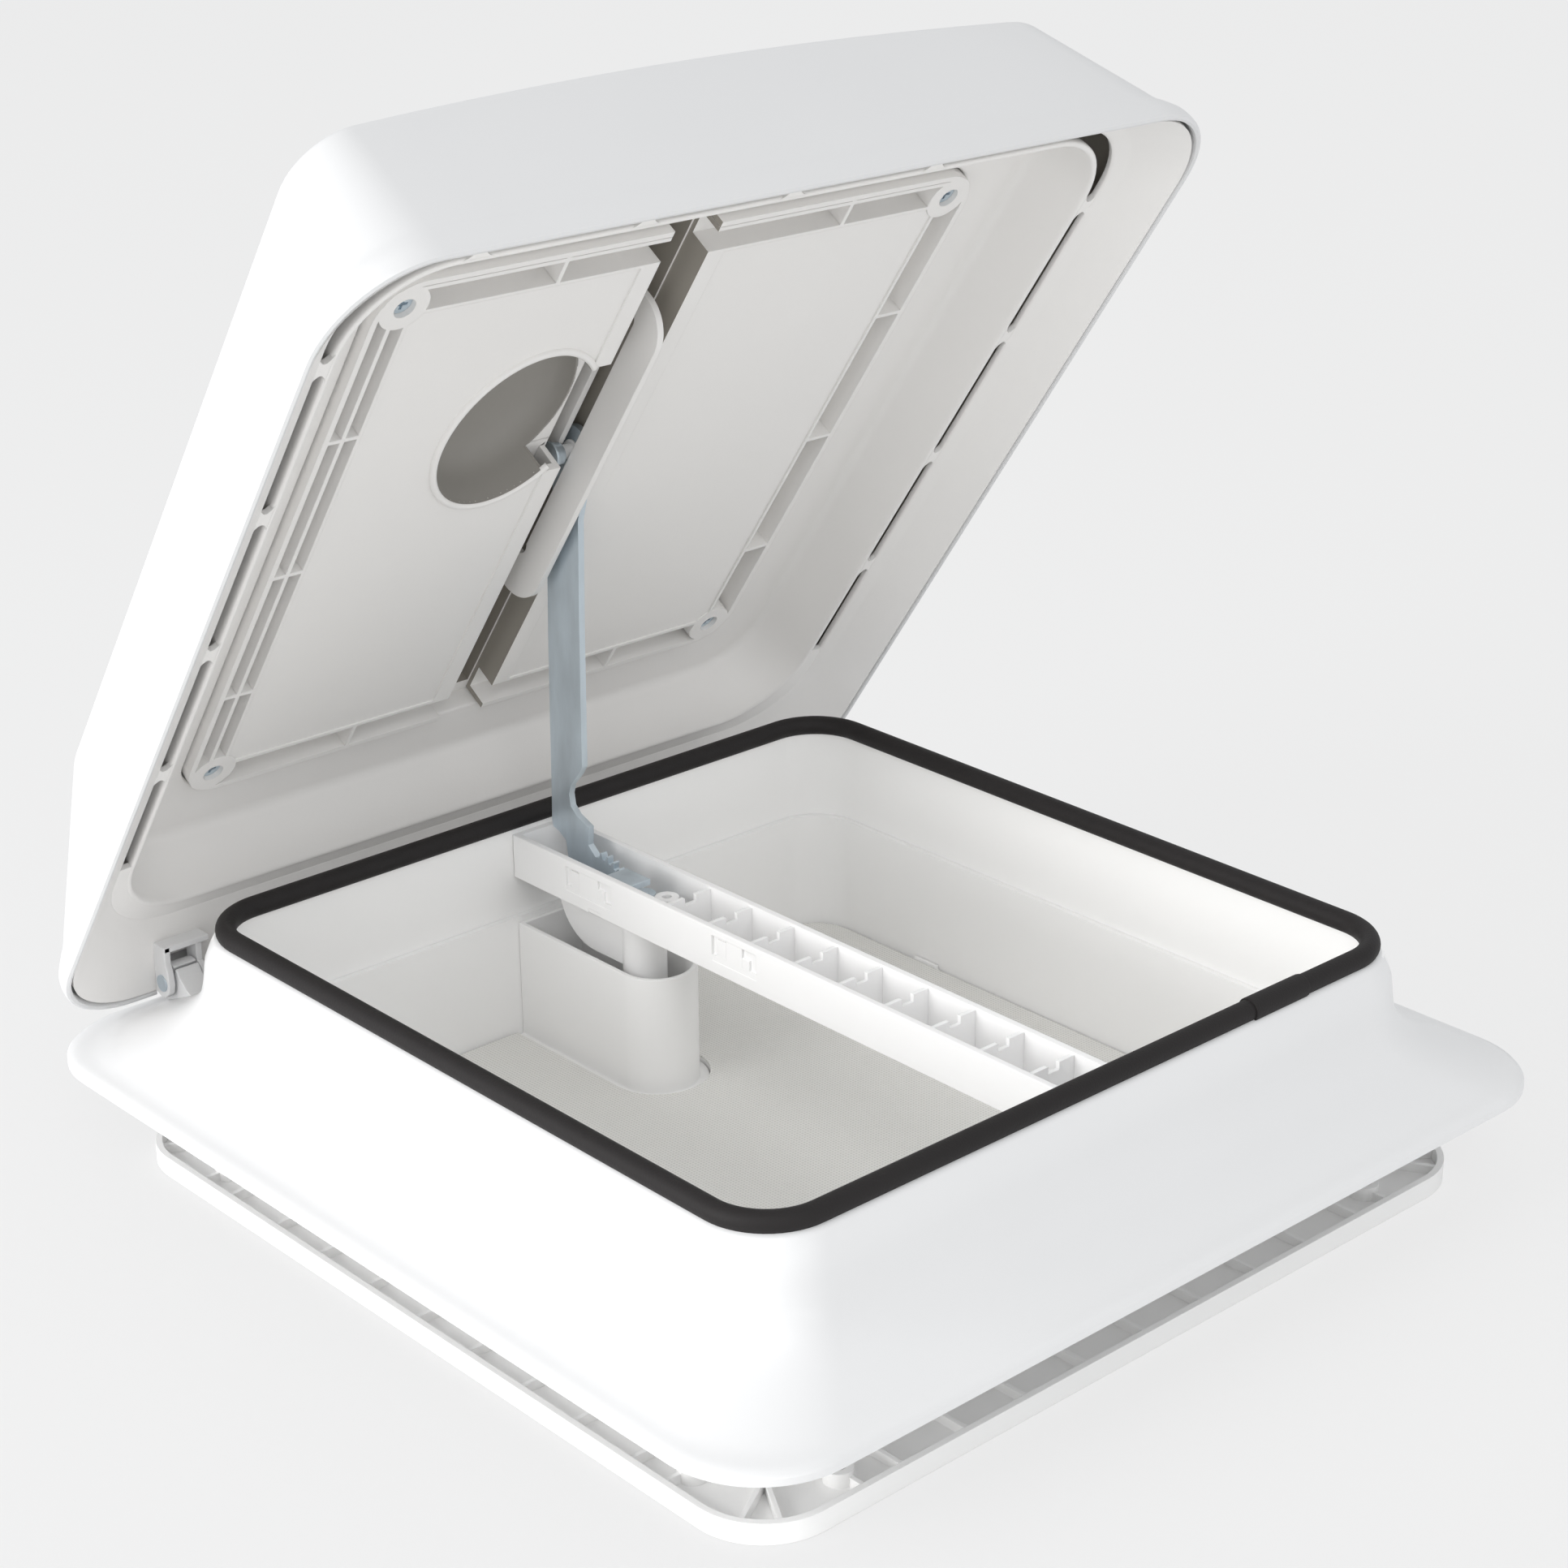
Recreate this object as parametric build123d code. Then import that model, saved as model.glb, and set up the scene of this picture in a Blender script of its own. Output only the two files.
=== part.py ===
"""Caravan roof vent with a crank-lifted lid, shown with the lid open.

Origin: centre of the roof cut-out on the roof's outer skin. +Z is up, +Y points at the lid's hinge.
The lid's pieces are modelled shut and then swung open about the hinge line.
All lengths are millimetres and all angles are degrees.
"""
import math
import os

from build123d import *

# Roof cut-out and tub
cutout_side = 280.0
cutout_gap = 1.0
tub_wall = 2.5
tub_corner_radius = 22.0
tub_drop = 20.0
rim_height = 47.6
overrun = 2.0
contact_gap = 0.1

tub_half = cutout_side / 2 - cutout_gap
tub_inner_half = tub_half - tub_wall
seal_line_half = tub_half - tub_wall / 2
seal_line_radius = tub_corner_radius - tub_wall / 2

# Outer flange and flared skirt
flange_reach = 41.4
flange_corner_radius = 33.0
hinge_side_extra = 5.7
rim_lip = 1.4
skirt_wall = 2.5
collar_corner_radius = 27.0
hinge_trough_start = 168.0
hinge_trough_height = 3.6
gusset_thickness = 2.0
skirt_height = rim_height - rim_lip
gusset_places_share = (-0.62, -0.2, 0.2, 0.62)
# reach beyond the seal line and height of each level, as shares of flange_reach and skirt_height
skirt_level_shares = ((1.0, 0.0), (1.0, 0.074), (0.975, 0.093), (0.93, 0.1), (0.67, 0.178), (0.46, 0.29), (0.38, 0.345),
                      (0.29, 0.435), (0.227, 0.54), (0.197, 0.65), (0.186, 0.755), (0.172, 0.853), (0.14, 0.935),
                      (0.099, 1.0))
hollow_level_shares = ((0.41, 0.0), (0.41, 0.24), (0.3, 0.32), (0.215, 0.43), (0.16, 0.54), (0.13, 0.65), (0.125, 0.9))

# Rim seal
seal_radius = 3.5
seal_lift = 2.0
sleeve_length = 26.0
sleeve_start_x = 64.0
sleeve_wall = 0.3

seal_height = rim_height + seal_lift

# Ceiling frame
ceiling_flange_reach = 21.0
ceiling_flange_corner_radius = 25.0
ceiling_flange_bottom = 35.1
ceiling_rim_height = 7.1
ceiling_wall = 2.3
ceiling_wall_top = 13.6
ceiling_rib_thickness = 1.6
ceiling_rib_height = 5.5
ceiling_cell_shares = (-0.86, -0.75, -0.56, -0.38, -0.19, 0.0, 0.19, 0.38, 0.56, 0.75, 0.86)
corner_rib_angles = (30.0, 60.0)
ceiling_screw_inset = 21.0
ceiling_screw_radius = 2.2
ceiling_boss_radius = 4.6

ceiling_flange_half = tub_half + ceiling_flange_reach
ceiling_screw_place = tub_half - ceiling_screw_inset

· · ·

* **Short exercise**
Output exactly the leading lines of the data, up to and including the line marked by "the lid open.".

* **Response to this task**
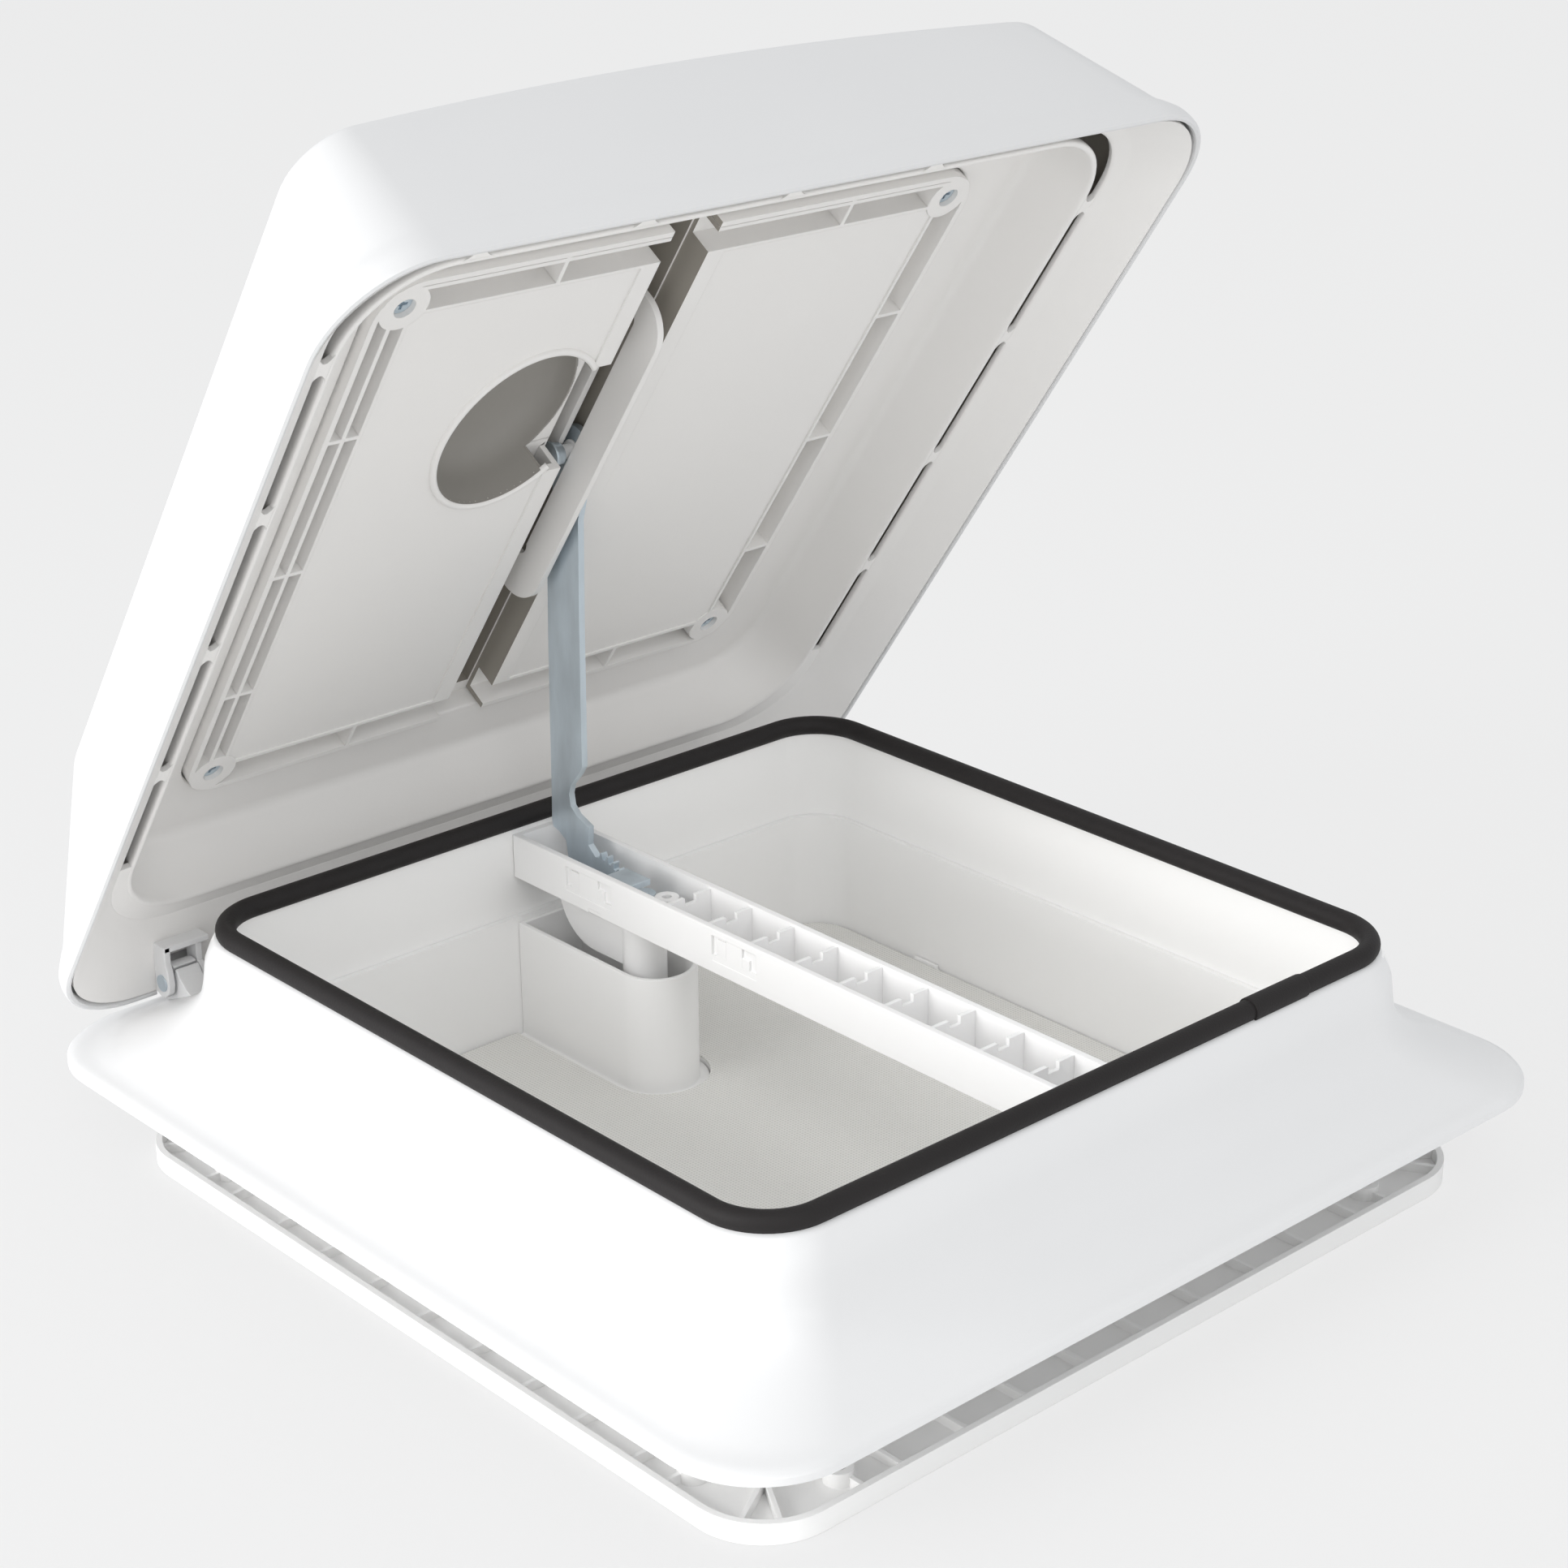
Recreate this object as parametric build123d code. Then import that model, saved as model.glb, and set up the scene of this picture in a Blender script of its own. Output only the two files.
=== part.py ===
"""Caravan roof vent with a crank-lifted lid, shown with the lid open.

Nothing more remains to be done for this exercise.